Exercise → Take every line from the listing below that includes "ones" and copy it.

(Modeling code records)
....
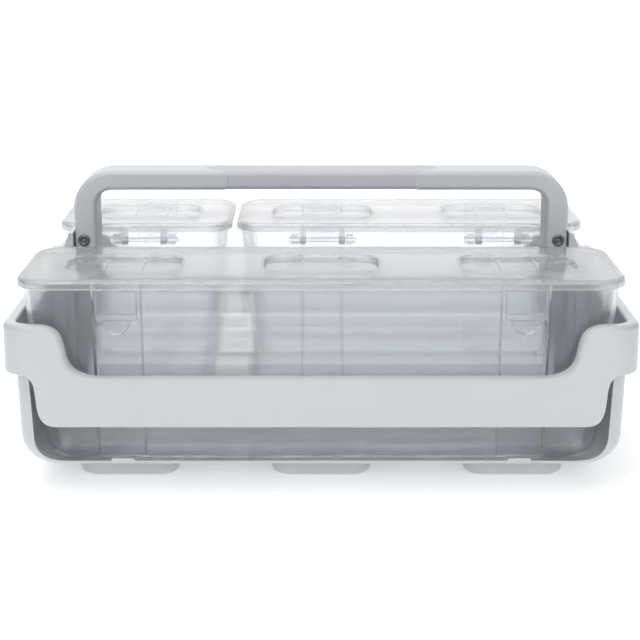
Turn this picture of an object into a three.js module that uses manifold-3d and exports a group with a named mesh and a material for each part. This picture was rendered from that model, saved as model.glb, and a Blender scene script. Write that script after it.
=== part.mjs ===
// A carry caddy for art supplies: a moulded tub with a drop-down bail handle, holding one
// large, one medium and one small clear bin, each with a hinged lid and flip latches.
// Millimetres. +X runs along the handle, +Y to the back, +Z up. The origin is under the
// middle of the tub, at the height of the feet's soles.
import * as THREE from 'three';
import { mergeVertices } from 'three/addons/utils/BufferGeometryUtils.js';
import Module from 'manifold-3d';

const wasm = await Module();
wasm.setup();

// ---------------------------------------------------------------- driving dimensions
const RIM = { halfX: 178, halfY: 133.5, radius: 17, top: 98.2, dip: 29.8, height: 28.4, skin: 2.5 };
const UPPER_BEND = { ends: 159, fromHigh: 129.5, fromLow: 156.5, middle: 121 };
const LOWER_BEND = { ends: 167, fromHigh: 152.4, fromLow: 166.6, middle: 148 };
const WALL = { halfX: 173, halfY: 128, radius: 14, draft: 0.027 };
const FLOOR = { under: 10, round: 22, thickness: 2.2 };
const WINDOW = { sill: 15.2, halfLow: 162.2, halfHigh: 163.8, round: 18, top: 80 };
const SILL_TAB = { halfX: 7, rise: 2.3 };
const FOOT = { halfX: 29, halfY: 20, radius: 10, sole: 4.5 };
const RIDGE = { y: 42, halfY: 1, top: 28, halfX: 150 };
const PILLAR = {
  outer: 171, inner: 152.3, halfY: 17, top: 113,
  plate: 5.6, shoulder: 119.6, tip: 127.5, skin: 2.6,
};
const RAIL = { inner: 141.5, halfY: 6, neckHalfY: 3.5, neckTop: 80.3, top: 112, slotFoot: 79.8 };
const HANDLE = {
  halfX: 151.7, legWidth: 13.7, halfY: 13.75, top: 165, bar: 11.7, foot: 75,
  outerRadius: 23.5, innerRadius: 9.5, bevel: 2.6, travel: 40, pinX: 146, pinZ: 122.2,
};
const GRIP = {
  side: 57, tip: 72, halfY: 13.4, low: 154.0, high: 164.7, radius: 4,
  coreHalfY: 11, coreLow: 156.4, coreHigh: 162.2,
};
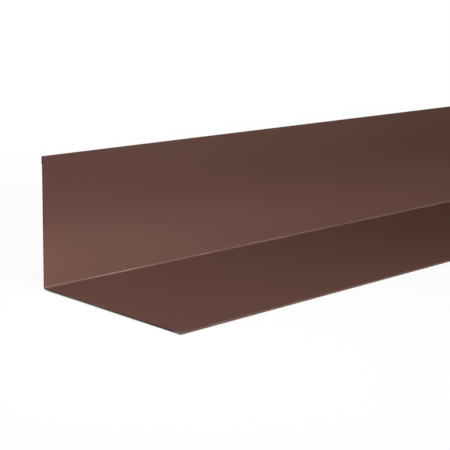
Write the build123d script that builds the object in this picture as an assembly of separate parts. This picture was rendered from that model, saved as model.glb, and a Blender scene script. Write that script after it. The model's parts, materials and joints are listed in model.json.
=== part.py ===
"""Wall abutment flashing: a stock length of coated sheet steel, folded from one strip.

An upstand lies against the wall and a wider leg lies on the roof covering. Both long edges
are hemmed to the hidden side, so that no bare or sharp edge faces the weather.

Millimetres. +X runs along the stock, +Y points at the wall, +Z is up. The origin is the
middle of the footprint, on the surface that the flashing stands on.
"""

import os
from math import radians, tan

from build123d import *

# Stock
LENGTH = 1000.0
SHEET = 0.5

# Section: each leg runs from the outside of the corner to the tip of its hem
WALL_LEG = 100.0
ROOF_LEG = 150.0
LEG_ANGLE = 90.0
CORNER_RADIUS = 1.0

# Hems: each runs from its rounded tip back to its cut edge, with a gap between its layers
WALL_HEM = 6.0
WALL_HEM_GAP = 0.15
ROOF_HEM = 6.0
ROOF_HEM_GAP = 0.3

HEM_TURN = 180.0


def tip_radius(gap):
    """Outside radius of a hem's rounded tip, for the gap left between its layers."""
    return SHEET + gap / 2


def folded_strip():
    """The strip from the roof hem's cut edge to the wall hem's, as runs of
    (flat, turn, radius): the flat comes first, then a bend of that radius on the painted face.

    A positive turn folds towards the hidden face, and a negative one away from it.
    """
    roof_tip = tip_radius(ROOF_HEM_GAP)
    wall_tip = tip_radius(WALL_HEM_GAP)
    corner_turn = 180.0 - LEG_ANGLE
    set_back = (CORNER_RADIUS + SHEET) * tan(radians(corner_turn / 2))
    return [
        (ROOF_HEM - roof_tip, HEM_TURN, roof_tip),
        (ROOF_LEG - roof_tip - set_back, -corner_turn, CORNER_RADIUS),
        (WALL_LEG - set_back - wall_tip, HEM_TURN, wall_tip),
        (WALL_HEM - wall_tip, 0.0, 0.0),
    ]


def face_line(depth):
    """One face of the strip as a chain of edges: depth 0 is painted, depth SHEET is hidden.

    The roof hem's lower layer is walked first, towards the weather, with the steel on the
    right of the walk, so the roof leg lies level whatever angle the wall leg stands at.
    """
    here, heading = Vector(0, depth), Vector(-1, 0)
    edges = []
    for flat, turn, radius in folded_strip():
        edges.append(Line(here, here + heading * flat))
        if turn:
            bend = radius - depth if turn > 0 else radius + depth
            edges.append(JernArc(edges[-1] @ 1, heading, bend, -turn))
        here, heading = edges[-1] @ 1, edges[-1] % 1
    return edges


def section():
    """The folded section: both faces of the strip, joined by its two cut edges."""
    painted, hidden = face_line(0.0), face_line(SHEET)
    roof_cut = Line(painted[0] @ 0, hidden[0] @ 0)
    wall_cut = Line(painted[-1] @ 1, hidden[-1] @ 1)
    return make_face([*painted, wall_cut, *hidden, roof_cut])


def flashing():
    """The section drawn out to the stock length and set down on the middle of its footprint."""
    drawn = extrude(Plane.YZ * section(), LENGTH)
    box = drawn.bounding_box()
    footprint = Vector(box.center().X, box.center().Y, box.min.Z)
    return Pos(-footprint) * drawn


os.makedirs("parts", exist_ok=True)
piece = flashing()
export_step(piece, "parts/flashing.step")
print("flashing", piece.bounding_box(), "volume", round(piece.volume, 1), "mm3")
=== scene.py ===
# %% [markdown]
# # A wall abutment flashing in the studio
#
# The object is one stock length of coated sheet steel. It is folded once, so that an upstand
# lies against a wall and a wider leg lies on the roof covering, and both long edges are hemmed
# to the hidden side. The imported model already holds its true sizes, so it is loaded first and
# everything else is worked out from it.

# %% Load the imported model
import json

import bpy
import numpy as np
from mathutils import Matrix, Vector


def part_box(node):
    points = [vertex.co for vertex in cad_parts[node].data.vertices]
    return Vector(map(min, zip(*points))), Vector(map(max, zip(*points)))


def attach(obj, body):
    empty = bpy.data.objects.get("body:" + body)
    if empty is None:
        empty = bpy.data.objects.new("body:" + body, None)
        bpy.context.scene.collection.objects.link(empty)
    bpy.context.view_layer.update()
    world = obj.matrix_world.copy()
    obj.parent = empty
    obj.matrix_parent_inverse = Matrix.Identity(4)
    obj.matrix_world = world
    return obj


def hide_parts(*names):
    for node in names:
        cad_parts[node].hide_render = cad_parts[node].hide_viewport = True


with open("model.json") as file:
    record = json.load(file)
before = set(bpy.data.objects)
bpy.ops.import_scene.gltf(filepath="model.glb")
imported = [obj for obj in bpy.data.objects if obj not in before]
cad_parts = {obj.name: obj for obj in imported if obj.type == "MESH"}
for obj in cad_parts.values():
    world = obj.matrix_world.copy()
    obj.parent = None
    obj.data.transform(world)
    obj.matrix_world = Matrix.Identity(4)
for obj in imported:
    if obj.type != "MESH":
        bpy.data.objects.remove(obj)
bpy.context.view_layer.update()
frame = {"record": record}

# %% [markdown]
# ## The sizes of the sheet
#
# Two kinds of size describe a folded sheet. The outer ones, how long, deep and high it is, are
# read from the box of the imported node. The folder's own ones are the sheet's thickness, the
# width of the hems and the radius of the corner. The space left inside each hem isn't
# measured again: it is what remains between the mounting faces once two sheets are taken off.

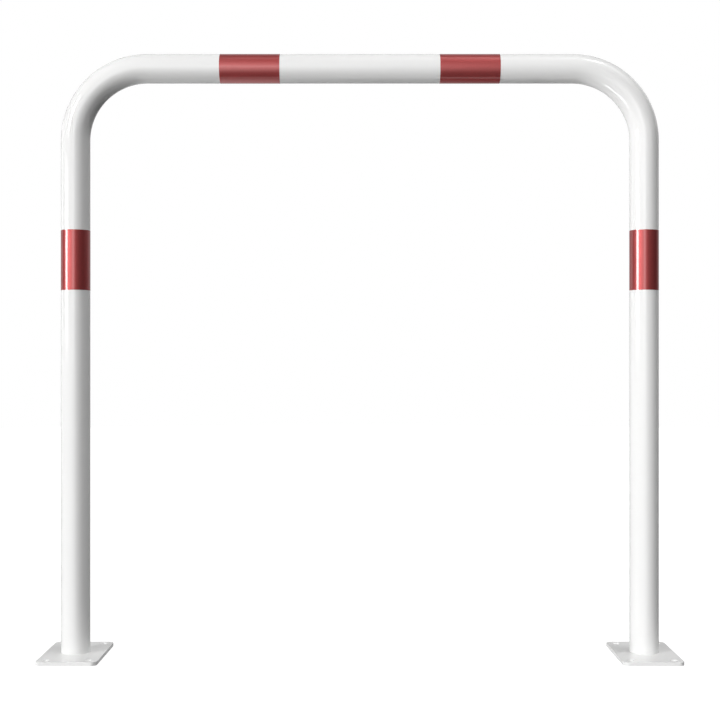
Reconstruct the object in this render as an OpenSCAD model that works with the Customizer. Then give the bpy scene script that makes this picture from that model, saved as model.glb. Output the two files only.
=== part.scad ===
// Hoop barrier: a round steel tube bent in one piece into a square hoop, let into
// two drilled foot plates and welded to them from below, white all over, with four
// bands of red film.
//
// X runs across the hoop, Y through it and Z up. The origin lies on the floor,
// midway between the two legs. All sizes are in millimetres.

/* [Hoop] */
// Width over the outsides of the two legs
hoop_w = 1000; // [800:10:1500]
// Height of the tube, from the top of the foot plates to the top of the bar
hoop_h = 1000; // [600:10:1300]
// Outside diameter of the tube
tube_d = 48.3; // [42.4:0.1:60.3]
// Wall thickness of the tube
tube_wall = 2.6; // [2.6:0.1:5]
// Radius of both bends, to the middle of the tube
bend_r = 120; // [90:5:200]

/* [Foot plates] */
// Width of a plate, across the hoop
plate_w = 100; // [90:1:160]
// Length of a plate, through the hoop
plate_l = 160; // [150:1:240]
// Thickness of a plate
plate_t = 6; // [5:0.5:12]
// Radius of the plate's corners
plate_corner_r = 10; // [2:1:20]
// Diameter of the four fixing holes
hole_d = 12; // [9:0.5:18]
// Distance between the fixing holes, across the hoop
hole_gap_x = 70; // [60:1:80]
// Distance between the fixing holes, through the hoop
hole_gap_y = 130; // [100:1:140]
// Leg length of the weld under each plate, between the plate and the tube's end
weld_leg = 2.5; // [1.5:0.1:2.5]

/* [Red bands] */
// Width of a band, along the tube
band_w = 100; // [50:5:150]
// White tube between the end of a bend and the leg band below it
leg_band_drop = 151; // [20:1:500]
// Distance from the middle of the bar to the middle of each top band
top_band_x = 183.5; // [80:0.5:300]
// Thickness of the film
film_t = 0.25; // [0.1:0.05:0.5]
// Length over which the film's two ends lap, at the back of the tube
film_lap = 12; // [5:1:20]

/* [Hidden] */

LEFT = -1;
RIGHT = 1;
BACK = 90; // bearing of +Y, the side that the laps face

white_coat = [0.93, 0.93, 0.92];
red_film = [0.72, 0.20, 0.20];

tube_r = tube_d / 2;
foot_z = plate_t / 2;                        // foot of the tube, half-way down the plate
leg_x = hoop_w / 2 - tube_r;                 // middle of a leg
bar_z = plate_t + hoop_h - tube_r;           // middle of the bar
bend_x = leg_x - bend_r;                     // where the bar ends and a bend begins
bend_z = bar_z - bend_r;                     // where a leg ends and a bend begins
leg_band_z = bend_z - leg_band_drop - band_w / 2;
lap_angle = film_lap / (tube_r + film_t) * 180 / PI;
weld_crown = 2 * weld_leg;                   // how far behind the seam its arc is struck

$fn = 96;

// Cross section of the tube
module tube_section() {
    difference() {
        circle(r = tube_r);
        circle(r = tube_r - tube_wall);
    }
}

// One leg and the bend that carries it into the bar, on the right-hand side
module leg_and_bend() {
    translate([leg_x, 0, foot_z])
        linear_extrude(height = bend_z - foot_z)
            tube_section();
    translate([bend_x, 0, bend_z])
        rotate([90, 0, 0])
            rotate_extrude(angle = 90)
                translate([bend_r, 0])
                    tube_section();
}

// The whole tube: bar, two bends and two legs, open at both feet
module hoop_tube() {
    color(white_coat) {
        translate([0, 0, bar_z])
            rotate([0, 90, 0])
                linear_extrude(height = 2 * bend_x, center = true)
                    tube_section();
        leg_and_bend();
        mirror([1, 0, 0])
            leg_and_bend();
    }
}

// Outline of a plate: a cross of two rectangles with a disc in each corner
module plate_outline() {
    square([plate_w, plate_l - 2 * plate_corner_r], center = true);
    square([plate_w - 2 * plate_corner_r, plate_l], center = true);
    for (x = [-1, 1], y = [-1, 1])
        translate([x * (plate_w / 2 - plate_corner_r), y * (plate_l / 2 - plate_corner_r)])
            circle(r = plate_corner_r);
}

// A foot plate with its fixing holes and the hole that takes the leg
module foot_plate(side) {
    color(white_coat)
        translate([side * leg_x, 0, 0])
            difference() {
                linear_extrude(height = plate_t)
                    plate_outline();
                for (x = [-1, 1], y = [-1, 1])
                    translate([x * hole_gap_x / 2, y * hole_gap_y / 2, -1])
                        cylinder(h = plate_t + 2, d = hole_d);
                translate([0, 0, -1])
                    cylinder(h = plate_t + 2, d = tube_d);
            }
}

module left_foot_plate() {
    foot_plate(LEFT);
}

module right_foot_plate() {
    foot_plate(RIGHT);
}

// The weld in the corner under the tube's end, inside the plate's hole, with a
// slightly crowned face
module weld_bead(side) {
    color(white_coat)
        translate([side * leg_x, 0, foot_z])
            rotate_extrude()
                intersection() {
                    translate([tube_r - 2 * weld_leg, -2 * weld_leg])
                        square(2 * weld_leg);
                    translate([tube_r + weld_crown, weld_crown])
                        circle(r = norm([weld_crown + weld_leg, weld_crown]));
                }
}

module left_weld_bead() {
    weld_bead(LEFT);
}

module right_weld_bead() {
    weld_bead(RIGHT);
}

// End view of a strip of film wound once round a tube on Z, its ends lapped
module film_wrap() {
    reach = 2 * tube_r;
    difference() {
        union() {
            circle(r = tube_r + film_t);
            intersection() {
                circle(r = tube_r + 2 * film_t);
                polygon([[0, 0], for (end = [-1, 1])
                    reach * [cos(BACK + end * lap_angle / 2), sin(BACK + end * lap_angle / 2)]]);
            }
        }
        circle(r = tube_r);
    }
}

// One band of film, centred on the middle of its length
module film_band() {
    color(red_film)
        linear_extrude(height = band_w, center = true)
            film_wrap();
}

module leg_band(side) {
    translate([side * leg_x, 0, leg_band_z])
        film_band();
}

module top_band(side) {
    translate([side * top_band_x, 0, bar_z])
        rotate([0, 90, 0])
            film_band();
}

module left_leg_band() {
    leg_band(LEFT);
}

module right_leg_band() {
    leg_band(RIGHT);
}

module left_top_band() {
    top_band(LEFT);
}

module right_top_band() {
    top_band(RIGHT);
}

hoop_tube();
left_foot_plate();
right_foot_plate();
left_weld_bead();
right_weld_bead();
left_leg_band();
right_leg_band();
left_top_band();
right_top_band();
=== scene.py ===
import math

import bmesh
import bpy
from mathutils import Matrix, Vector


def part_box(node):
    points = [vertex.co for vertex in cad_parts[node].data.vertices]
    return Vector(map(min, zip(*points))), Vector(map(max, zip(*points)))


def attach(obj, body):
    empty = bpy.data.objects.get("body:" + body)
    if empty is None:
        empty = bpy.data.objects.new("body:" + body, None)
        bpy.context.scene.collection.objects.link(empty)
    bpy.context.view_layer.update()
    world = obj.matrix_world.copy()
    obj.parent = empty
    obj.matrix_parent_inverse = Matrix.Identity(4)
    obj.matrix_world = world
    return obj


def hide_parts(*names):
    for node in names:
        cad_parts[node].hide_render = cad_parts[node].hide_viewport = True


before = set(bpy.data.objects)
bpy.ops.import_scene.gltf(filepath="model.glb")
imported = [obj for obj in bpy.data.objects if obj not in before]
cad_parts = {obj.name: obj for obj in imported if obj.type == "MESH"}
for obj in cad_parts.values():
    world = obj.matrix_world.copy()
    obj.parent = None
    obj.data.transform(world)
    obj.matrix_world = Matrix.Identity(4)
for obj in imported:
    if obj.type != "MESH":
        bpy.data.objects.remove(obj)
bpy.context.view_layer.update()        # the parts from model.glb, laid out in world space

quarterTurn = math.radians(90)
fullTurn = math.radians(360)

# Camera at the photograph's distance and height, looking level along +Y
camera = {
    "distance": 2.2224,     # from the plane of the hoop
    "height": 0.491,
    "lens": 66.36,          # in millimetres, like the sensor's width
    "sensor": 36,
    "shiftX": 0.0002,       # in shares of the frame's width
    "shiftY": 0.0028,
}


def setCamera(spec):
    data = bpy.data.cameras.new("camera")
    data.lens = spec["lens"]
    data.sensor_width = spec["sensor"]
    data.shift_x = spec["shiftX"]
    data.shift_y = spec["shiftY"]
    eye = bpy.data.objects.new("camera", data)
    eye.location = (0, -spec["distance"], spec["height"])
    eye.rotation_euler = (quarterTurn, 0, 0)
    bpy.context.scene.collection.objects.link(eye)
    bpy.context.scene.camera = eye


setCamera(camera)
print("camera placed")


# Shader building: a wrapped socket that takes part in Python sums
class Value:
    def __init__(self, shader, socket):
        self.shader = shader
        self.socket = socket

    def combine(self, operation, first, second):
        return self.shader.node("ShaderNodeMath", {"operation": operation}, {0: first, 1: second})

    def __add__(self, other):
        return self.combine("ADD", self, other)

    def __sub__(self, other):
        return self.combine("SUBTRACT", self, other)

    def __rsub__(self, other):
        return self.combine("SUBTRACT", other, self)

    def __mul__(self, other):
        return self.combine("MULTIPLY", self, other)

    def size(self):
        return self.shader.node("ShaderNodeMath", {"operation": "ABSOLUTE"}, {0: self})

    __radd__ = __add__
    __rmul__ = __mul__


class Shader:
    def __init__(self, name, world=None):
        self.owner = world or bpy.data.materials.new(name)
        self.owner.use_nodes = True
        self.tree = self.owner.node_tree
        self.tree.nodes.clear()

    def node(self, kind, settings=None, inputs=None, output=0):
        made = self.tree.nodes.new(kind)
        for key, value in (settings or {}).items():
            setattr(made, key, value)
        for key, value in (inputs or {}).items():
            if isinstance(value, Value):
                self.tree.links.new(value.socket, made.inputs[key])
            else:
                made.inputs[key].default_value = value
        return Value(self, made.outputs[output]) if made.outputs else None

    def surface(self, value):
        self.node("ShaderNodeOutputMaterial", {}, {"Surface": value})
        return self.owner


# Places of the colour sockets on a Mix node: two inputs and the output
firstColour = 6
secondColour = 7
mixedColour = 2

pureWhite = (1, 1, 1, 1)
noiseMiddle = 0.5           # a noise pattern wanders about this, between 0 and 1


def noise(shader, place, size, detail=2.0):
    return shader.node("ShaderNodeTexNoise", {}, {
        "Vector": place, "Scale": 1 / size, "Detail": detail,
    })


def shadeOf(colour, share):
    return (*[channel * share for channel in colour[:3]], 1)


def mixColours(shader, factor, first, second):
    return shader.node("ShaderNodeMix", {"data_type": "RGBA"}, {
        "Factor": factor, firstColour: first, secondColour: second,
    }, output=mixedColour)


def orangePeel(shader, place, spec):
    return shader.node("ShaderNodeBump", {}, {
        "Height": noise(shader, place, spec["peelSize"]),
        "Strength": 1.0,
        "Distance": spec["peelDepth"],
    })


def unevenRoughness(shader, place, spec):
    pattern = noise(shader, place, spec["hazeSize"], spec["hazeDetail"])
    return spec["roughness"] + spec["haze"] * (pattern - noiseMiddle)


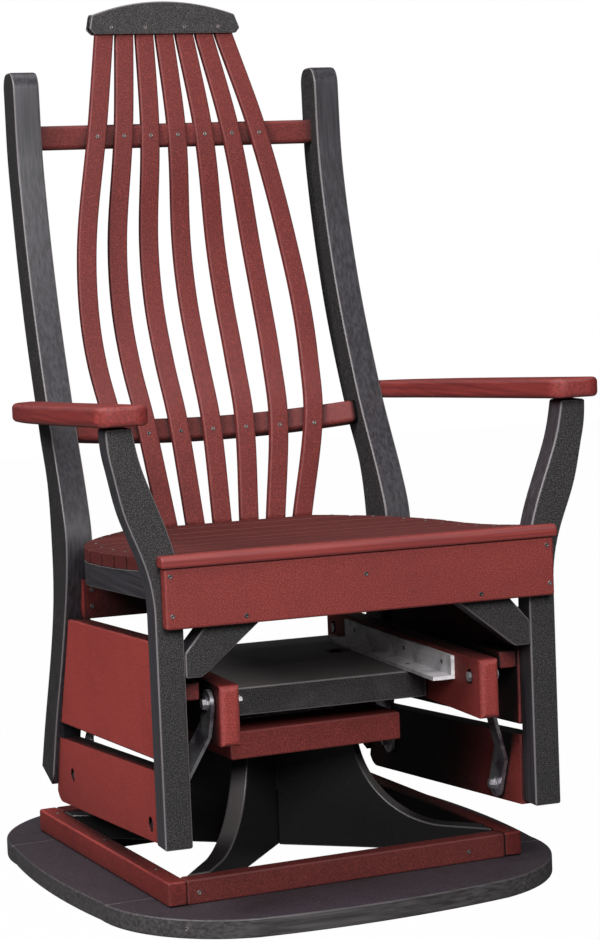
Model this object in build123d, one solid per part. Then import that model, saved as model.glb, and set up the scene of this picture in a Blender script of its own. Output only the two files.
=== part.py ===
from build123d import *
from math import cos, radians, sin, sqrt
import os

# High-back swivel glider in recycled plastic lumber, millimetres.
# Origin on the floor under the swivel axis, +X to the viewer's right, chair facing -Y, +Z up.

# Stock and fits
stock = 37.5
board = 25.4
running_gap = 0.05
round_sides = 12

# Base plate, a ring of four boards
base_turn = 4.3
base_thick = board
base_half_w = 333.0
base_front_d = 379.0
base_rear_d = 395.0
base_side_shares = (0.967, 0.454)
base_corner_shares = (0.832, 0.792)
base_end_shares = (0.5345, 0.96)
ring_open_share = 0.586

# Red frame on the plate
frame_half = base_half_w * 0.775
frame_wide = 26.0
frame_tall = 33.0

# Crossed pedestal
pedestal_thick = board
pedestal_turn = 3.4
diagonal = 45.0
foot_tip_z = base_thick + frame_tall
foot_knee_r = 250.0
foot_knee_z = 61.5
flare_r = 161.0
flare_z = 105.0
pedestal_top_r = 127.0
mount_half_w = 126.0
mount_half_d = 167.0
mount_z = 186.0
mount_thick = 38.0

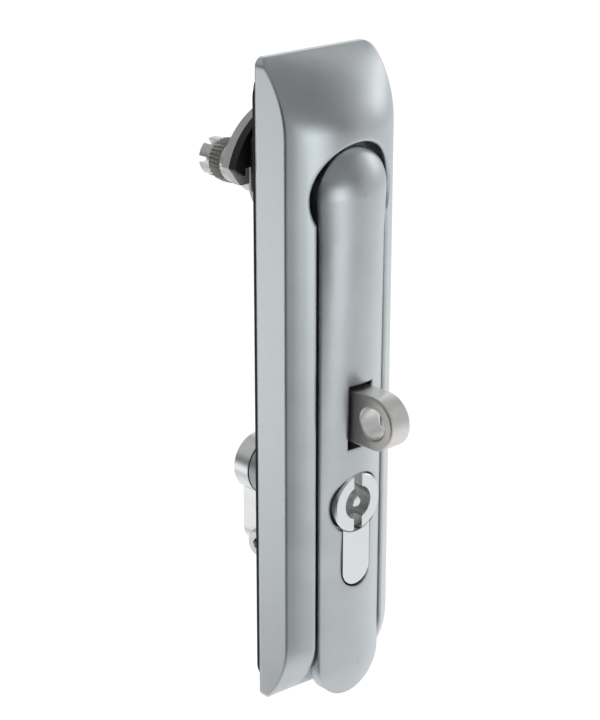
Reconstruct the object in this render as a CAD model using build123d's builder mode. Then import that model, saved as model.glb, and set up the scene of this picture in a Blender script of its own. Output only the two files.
....
Result →
# Two kinds of size describe a folded sheet. The outer ones, how long, deep and high it is, are
# read from the box of the imported node. The folder's own ones are the sheet's thickness, the